Senator MACKAY(6.34 p.m.) —I would also like to speak to the report on the Australian Maritime College. I have my electorate office in Hobart, but that does not stop me from feeling very strongly about what is clearly a goofy decision by a government which has a supercilious attitude to regional Australia. That decision has taken the lustre off what was a valued and productive institution.

The Australian Maritime College, as senators will no doubt be aware, is situated within the Launceston campus of the University of Tasmania. By any standards, the college is a centre of excellence and one that Launceston and all of Tasmania can be proud of. The college attracts students and staff from a wide range of backgrounds within Australia. As well, students and staff come to Tasmania from almost 30 overseas countries. In addition to the university receiving much needed support and revenue from this arrangement, there are also obvious implications for the local economy. Students from these nations also add to the ethnic diversity and the texture of Launceston—something I hope we all endorse.

In addition, in 1996 14 Aboriginal students from different parts of Australia came to the college. I understand that the college is hoping to expand the number of Aboriginal students. Perhaps this is a lesson in reconciliation that can be shown to some other people in this country.

The college was established in 1976 under the Fraser Liberal government, which clearly saw the sense in the project. The college had been initially conceived during the Whitlam government's period in office. Unlike the present doctrinaire coalition government, it is pleasing to know that the then Prime Minister, Malcolm Fraser, had the good grace and sense to know a good idea when he heard one. The present government seeks to undermine, no matter what the source or the merit of an idea or suggestion may be. Almost year and a half of misery has been inflicted on Tasmania—and Australia in general—because of the ideological and doctrinaire position this government holds.

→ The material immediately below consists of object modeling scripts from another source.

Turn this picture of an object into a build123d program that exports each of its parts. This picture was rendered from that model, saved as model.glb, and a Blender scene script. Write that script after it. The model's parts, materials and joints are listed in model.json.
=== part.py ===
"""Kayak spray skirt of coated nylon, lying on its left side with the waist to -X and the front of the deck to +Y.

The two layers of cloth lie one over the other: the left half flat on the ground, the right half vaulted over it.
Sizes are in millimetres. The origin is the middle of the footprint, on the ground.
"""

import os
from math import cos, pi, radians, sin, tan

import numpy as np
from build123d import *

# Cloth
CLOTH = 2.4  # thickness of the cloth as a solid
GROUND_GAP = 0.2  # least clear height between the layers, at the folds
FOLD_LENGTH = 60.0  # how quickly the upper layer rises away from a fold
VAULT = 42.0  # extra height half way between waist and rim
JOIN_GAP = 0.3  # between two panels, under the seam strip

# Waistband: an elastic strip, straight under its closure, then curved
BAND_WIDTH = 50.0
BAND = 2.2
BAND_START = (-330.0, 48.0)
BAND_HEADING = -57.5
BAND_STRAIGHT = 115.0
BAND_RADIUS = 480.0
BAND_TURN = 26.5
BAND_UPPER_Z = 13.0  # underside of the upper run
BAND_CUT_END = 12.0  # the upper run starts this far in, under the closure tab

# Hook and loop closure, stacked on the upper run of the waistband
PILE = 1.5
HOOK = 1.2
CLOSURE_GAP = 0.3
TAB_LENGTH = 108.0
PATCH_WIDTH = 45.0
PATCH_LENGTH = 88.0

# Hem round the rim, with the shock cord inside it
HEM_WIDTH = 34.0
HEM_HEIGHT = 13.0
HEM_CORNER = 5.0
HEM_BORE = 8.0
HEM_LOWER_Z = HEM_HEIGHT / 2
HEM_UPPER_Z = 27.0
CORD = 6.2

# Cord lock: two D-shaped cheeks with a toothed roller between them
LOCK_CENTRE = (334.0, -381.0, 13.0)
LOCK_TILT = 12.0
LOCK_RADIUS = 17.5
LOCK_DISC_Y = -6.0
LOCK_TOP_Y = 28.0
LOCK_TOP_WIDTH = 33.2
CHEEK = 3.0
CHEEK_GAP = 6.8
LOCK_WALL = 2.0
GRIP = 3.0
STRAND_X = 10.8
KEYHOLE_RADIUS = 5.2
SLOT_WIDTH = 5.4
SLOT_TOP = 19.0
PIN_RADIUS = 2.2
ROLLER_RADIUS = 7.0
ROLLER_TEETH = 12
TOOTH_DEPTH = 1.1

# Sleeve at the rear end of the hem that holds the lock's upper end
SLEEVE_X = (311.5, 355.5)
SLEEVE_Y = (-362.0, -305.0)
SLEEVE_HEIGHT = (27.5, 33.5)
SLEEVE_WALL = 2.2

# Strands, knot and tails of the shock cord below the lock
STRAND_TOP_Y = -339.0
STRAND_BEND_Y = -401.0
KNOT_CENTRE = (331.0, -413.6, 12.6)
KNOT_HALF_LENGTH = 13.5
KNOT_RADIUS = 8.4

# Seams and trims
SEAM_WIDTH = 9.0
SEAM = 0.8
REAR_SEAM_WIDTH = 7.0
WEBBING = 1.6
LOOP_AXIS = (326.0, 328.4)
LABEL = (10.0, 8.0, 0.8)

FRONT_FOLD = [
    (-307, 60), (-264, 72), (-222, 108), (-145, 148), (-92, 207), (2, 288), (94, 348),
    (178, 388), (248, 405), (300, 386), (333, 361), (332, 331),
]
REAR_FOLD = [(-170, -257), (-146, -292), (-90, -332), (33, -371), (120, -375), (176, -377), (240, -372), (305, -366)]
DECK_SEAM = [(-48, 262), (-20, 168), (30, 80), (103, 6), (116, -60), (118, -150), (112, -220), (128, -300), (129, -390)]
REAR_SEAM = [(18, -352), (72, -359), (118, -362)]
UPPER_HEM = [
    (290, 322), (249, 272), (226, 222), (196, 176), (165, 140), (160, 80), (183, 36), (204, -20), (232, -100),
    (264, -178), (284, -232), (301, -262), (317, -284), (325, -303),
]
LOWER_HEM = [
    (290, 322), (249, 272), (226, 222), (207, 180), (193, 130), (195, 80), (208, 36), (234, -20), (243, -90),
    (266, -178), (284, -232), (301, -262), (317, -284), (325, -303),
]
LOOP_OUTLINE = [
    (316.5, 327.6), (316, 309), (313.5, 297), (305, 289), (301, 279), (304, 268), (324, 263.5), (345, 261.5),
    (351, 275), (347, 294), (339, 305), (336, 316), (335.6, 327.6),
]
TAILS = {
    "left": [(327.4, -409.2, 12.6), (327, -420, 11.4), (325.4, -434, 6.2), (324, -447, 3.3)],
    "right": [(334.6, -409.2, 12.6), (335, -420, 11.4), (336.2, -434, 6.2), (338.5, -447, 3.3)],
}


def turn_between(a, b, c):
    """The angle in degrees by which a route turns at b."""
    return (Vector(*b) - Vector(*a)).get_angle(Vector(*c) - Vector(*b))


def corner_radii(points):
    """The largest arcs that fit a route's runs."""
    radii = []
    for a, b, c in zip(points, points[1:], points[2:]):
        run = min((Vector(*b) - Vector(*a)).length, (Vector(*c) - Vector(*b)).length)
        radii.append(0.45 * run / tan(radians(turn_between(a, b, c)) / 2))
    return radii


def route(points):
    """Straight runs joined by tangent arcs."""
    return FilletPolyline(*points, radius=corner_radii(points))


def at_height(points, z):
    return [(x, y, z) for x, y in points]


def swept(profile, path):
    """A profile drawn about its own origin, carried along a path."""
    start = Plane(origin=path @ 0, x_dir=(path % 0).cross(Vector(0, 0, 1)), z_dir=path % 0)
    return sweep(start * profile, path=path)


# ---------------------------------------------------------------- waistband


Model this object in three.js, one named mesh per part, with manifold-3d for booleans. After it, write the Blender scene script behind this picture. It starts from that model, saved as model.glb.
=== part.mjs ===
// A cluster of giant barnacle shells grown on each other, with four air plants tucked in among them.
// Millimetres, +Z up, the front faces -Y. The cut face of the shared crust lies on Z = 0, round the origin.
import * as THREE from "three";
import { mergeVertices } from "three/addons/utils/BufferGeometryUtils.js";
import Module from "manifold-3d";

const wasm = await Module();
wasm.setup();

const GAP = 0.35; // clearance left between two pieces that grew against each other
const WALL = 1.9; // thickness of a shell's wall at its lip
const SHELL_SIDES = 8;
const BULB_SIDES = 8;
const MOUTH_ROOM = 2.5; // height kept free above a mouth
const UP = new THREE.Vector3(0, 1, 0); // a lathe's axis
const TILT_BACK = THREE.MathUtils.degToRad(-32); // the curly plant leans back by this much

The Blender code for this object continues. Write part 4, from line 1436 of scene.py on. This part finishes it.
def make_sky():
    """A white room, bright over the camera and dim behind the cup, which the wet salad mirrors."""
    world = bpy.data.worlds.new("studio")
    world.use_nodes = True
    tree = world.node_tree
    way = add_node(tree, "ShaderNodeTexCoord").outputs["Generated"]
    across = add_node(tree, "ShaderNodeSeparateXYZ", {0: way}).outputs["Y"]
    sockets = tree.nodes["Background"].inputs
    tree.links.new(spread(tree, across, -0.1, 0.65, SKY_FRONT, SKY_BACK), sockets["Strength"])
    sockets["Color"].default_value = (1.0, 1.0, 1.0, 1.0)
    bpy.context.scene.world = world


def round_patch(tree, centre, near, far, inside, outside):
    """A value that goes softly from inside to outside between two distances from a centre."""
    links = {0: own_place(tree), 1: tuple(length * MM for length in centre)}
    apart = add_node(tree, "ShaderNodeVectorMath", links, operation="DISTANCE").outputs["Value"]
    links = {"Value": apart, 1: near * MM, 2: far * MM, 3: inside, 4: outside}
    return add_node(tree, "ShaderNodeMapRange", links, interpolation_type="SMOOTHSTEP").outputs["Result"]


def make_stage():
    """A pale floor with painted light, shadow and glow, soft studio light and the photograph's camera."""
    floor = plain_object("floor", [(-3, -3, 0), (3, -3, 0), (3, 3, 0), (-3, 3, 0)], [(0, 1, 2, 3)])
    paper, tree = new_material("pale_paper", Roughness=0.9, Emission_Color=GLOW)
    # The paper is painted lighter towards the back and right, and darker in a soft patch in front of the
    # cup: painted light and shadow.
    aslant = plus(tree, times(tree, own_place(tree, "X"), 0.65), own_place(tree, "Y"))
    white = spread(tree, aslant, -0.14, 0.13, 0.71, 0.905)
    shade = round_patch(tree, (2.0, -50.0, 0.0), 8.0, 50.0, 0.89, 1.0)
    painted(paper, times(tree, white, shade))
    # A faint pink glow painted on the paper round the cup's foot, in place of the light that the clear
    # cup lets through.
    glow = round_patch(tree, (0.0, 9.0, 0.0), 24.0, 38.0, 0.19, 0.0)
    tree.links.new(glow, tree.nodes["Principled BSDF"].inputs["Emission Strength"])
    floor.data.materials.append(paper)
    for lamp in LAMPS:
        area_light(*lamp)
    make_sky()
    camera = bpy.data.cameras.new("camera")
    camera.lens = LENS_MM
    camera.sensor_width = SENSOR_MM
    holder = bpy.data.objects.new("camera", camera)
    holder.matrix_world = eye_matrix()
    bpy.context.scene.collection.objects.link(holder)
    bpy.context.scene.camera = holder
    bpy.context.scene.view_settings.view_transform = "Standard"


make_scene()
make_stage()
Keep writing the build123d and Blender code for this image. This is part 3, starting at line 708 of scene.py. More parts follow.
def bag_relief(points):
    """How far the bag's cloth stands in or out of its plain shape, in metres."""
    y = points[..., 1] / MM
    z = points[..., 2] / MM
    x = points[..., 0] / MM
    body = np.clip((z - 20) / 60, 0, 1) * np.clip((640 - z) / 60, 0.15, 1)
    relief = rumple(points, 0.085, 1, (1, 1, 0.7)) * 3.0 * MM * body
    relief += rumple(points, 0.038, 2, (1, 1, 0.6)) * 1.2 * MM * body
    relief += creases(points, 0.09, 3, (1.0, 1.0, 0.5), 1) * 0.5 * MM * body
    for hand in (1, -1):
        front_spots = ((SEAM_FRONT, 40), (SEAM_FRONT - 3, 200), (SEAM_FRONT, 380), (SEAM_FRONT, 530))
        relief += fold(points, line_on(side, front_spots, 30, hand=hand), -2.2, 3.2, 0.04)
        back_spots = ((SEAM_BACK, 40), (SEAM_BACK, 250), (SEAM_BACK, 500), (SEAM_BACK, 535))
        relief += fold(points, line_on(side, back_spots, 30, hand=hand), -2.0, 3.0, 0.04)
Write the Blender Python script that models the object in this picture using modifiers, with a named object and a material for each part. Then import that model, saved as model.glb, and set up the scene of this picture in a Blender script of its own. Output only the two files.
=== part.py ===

I hope that it will be of interest to the government to know that, despite the best efforts of the government to cut into the University of Tasmania, they have not succeeded in their second tier objective. The university remains committed to the principles of education and maritime safety before the sectional interests of capital and people who can afford to go to university. The AMC provides its students, researchers and clients with in excess of $100 million worth of infrastructure; 80 per cent of graduates from the Maritime College find well paid employment soon after leaving the college; and the college has good professional academic relations with the maritime industry world wide.

With these facts in mind, I cannot help wondering why the AMC has been forced onto the back foot by the government. In its slash and burn 1996 budget, the government cut the AMC budget and effectively provided the Dutch with a $4.5 million free kick. Under Labor, Tasmania was to receive $14.2 million for the Australian maritime hydrodynamics facility, as my Tasmanian Senate colleagues have indicated, at the Australian Maritime Engineering Cooperative Research Centre. This would have provided the first ocean testing facility in the world and put Tasmania and Australia at the cutting edge in this field. The research would have been used for fast-ferry building and offshore work for oil and gas.

The funding just was not in the budget. The Dutch now have the funding and they are well under way—and we were wondering why our best minds are leaving the state of Tasmania. This obviously was made more difficult by the reduction of the tax concession available for R&D from 150 per cent to 125 per cent. This will make it even harder for industry to create wealth and jobs through innovation.

Question resolved in the affirmative.